> _What is needed_: Below are records; reproduce exactly the lines from the one that has "The Blender code" through the one that has "self.socket = socket", ends included, and nothing more.

#### Dataset entries ####

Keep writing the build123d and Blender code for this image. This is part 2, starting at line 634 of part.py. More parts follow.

####
#### Dataset entries ####

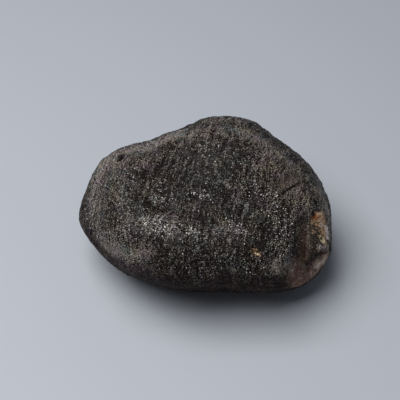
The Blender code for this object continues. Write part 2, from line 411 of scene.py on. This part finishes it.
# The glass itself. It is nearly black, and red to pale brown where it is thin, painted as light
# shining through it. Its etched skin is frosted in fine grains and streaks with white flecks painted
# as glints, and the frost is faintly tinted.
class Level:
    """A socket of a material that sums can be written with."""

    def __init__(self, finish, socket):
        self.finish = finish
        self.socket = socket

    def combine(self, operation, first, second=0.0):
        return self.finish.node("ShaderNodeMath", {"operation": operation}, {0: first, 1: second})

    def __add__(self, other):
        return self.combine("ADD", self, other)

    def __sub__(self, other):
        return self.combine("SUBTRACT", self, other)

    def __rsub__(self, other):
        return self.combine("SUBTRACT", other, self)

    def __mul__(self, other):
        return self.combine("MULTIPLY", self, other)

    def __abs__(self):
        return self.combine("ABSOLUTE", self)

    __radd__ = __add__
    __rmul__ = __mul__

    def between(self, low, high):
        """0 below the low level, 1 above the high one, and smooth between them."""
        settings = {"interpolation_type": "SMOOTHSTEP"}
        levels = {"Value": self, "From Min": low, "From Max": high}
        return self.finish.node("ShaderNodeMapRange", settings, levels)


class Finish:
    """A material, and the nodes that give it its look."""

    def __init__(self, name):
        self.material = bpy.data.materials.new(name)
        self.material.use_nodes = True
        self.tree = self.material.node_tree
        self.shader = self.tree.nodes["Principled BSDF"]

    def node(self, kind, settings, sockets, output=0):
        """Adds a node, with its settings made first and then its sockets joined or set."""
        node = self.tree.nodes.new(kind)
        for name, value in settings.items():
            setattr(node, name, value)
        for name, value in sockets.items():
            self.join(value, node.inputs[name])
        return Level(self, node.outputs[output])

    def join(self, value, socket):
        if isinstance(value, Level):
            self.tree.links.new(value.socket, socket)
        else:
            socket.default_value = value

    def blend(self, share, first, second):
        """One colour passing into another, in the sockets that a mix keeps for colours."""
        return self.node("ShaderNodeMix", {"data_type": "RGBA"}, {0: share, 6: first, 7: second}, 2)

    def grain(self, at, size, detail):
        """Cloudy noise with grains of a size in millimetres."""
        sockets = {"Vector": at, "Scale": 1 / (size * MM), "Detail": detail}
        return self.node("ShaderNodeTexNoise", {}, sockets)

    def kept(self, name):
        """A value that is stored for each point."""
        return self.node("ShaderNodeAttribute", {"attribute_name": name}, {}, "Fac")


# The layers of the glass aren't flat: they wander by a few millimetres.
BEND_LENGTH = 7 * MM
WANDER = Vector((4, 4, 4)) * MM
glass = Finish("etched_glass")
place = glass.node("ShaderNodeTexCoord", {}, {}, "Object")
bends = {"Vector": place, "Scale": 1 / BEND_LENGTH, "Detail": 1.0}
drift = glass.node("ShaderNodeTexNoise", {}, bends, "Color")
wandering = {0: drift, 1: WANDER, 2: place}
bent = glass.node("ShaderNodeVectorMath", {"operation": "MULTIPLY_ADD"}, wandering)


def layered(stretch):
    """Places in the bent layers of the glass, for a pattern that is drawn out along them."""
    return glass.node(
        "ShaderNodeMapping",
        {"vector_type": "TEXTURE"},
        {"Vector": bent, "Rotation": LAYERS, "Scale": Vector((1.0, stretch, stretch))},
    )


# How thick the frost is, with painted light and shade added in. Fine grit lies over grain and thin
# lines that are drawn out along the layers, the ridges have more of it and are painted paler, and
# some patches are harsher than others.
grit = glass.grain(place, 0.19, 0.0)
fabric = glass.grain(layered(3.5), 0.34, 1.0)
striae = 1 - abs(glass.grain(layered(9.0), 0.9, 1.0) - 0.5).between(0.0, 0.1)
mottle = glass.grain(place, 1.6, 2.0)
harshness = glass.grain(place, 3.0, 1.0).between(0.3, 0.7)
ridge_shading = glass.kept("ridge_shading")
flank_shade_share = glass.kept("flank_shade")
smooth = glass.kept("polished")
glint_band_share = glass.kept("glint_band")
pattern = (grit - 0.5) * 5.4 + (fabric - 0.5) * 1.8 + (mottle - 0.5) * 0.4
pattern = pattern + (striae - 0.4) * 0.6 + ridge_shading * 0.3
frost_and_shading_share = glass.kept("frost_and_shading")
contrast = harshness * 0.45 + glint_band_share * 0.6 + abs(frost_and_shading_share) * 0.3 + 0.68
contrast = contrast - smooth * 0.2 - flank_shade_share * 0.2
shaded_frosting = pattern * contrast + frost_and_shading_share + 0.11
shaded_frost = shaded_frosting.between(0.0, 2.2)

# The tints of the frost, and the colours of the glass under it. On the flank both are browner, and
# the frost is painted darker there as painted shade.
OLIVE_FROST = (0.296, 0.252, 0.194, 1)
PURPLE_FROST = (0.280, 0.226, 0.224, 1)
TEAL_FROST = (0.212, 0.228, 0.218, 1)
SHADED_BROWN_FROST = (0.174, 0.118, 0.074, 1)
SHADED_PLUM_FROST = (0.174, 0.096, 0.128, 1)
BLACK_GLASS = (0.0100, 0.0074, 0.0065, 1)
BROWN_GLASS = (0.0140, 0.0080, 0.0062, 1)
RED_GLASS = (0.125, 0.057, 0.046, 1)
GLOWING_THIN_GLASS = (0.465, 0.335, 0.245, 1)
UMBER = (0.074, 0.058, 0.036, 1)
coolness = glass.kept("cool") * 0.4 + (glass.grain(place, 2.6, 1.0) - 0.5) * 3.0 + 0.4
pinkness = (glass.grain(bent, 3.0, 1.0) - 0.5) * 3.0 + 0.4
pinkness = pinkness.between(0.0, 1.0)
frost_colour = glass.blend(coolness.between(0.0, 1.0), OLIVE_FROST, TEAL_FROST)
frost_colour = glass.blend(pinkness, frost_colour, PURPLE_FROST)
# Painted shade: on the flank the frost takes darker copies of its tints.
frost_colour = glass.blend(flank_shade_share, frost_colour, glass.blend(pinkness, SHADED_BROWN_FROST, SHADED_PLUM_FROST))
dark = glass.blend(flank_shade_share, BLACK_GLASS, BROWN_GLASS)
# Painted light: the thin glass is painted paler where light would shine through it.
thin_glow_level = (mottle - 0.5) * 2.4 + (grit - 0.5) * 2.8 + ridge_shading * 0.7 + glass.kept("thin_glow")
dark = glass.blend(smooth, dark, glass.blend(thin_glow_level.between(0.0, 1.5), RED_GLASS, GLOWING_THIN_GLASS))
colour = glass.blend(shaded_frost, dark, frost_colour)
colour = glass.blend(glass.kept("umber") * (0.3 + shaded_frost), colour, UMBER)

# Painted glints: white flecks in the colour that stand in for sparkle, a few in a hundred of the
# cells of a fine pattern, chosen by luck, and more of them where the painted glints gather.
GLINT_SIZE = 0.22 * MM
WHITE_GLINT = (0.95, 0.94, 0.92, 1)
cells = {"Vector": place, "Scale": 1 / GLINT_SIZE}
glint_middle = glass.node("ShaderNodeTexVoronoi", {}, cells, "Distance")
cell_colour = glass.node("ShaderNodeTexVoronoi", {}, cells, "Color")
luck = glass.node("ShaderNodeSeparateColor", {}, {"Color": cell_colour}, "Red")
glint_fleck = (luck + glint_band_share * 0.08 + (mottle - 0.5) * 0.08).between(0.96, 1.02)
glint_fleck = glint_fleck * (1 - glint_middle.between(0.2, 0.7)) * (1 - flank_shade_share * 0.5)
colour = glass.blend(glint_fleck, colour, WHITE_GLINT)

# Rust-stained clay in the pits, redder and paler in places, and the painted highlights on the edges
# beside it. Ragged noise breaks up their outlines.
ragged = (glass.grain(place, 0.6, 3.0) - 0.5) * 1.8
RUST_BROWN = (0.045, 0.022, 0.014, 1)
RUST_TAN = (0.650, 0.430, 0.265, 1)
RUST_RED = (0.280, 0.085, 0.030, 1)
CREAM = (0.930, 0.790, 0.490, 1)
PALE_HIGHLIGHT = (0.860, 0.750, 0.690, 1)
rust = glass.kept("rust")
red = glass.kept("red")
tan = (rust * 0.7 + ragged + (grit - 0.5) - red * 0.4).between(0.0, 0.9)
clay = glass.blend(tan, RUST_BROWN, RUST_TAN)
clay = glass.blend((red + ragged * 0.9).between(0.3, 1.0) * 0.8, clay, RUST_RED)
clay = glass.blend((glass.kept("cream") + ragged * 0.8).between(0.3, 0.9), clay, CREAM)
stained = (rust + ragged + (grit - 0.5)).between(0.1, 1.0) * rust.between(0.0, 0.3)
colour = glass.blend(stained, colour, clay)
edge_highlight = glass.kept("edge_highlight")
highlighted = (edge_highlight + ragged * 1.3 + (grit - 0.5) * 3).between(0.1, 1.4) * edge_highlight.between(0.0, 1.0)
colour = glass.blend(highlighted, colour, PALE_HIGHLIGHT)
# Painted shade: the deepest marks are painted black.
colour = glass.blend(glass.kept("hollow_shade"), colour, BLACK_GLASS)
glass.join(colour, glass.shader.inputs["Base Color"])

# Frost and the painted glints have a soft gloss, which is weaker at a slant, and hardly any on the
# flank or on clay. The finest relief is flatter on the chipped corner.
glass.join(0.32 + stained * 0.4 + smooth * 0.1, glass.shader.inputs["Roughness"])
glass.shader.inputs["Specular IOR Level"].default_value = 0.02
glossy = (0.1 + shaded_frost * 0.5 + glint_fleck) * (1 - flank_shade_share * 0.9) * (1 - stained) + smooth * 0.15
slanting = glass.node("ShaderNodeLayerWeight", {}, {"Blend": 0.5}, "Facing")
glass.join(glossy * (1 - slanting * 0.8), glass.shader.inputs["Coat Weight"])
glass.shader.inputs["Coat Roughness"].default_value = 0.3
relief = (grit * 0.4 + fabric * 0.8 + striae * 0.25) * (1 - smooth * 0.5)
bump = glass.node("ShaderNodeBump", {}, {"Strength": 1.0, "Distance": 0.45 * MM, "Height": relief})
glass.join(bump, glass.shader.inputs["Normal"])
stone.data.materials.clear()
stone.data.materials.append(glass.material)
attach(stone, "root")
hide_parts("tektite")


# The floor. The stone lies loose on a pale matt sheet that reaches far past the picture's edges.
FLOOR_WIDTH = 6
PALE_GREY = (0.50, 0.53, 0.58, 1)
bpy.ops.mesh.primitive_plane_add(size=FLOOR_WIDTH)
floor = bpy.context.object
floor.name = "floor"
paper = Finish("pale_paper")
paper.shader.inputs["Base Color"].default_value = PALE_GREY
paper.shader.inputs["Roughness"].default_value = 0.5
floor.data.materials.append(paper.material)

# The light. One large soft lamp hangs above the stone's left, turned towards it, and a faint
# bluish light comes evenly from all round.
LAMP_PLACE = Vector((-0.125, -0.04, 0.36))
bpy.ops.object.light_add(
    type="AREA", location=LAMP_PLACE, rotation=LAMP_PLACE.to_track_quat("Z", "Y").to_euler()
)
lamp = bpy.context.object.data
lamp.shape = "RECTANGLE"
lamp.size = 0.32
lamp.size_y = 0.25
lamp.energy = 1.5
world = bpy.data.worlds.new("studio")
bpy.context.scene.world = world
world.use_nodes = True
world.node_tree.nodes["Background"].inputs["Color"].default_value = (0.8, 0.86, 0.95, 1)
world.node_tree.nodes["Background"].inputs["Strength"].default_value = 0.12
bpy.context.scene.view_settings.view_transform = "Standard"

####

> _Task result_:
The Blender code for this object continues. Write part 2, from line 411 of scene.py on. This part finishes it.
# The glass itself. It is nearly black, and red to pale brown where it is thin, painted as light
# shining through it. Its etched skin is frosted in fine grains and streaks with white flecks painted
# as glints, and the frost is faintly tinted.
class Level:
    """A socket of a material that sums can be written with."""

    def __init__(self, finish, socket):
        self.finish = finish
        self.socket = socket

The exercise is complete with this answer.